Menurutnya, di akhir kepemimpinan SBY, jumlah penduduk miskin bisa ditekan menjadi 28,28 juta orang di Maret 2014, dengan tingkat kemiskinan sebesar 11,25 persen. Kemudian, September 2014 jumlah penduduk miskin berkurang menjadi 27,73 juta orang, dengan tingkat kemiskinan sebesar 10,96 persen.
Angka ini merupakan jumlah penduduk miskin paling rendah pada masa kepemimpinan SBY. Dia nerharap tidak ada lagi kemiskinan, pengangguran. “Pembangunan buat apa, bangunan megah tapi jumlah orang miskin tidak ada perbaikan secara signifikan,” ucap Herzaky.

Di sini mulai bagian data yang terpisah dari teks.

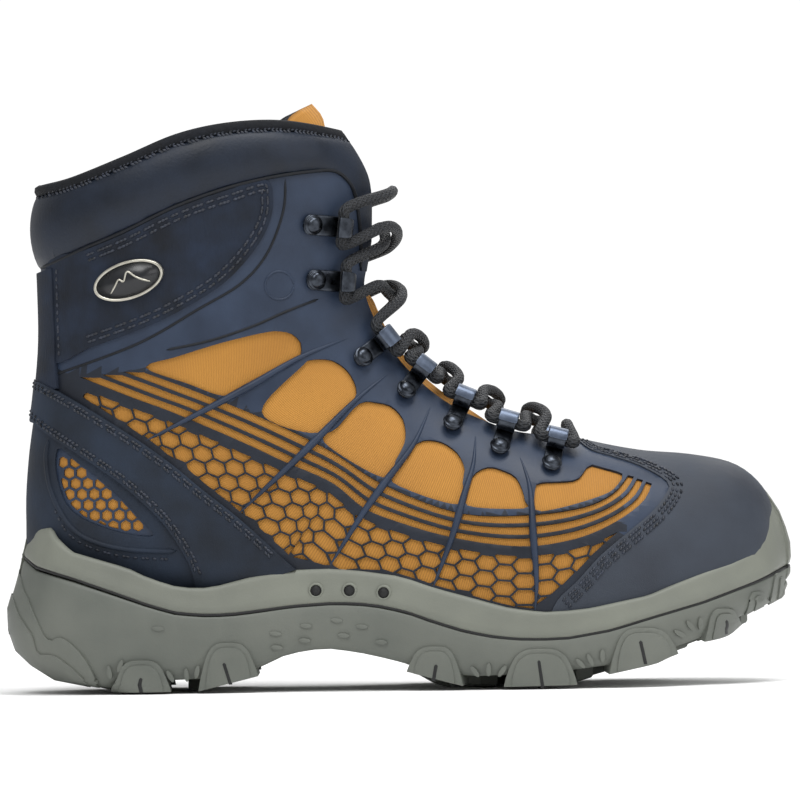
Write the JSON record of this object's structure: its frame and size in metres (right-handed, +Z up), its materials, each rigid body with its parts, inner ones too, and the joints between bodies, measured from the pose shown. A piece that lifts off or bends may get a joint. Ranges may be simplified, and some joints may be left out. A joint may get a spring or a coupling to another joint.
{
  "type": "mountaineering boot",
  "caption": "Ankle-high lace-up hiking and mountaineering boot with a cage upper, padded collar, metal lace loops and hooks, and a lugged rubber sole.",
  "frame": {"origin": "on the floor under the middle of the sole's footprint", "axes": "+X from heel to toe, +Z up, -Y the outer (lateral) side of a right foot"},
  "size_m": [0.313, 0.113, 0.2316],
  "materials": {
    "outsole_rubber": "moulded satin rubber",
    "midsole_rubber": "moulded satin rubber",
    "spring_steel": "plain spring steel",
    "fibre_board": "pressed fibre board",
    "footbed_foam": "foam with a fabric face",
    "stiffener": "thermoplastic sheet",
    "mesh_lining": "black spacer mesh",
    "foam": "open cell foam",
    "navy_synthetic": "dark navy coated synthetic",
    "navy_nubuck": "brushed dark navy nubuck look",
    "slate_synthetic": "slate navy synthetic with a slight sheen",
    "ochre_textile": "ochre textile",
    "hardware_metal": "dark gunmetal",
    "badge_metal": "satin",
    "lace_cord": "round braided cord",
    "aglet_plastic": "glossy"
  },
  "bodies": {
    "boot": {"outsole": "outsole_rubber", "midsole": "midsole_rubber", "shank": "spring_steel", "insole_board": "fibre_board", "toe_puff": "stiffener", "heel_counter": "stiffener", "lining_lateral": "mesh_lining", "lining_medial": "mesh_lining", "collar_foam": "foam", "collar_cover": "navy_synthetic", "quarter_lateral": "ochre_textile", "quarter_medial": "ochre_textile", "vamp": "slate_synthetic", "toe_cap": "navy_nubuck", "heel_cover": "navy_synthetic", "heel_strap": "slate_synthetic", "heel_window_lateral": "ochre_textile", "heel_window_medial": "ochre_textile", "eyestay_lateral": "slate_synthetic", "eyestay_medial": "slate_synthetic", "ankle_panel_lateral": "navy_nubuck", "ankle_panel_medial": "navy_nubuck", "backstay": "navy_nubuck", "badge": "badge_metal", "lace_hook_l1": "hardware_metal", "rivet_hook_l1": "hardware_metal", "lace_hook_l2": "hardware_metal", "rivet_hook_l2": "hardware_metal", "lace_loop_l1": "hardware_metal", "rivet_loop_l1": "hardware_metal", "lace_loop_l2": "hardware_metal", "rivet_loop_l2": "hardware_metal", "lace_loop_l3": "hardware_metal", "rivet_loop_l3": "hardware_metal", "lace_loop_l4": "hardware_metal", "rivet_loop_l4": "hardware_metal", "lace_loop_l5": "hardware_metal", "rivet_loop_l5": "hardware_metal", "lace_hook_m1": "hardware_metal", "rivet_hook_m1": "hardware_metal", "lace_hook_m2": "hardware_metal", "rivet_hook_m2": "hardware_metal", "lace_loop_m1": "hardware_metal", "rivet_loop_m1": "hardware_metal", "lace_loop_m2": "hardware_metal", "rivet_loop_m2": "hardware_metal", "lace_loop_m3": "hardware_metal", "rivet_loop_m3": "hardware_metal", "lace_loop_m4": "hardware_metal", "rivet_loop_m4": "hardware_metal", "lace_loop_m5": "hardware_metal", "rivet_loop_m5": "hardware_metal", "lace": "lace_cord", "aglet_a": "aglet_plastic", "aglet_b": "aglet_plastic"},
    "tongue": {"tongue_face": "ochre_textile", "tongue_foam": "foam", "tongue_lining": "mesh_lining"},
    "footbed": {"footbed": "footbed_foam"}
  },
  "joints": [
    {"name": "tongue_hinge", "type": "hinge", "parent": "boot", "child": "tongue", "pos_m": [0.057, 0, 0.095], "axis": [0, -1, 0], "range_deg": [0, 10], "stiffness_Nm_per_rad": 0.25, "springref_deg": -14.32},
    {"name": "footbed_lift", "type": "hinge", "parent": "boot", "child": "footbed", "pos_m": [0.14, 0, 0.046], "axis": [0, 1, 0], "range_deg": [0, 6]}
  ]
}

Selanjutnya, ia mengutip data Transparency International yang menyebut Laporan Indeks Persepsi Korupsi 2022 mencatat Indonesia pada skor 34. Menurut dia, angka ini merosot empat poin dari skor di tahun 2021, dimana peringkat Indonesia turun peringkat 110 dari 180 negara.
Menurut Herzaky, Jokowi gagal melanjutkan pencapaian SBY memperbaiki indeks persepsi korupsi. Hal lain yang menjadi catatan dia di era Jokowi terlalu banyak memanfaatkan buzzer politik menyerang SBY.
“Inilah mungkin namanya karma. Karmanya para buzzer bolak-balik, berusaha meredam, menghina, menjatuhkan pemerintahan Pak SBY, tapi yang terjadi kebalikannya,” sambung dia.
Karena itu dia menghimbau semua pihak tidak lagi saling menjatuhkan dan menyerang satu sama lain saat Pemilu 2024 nanti. Dia juga berharap politik ketakutan tidak digunakan menyerang calon pemimpin tertentu dan sebaliknya semua pihak mengedepankan gagasan, dan ide dan konsep berpolitik.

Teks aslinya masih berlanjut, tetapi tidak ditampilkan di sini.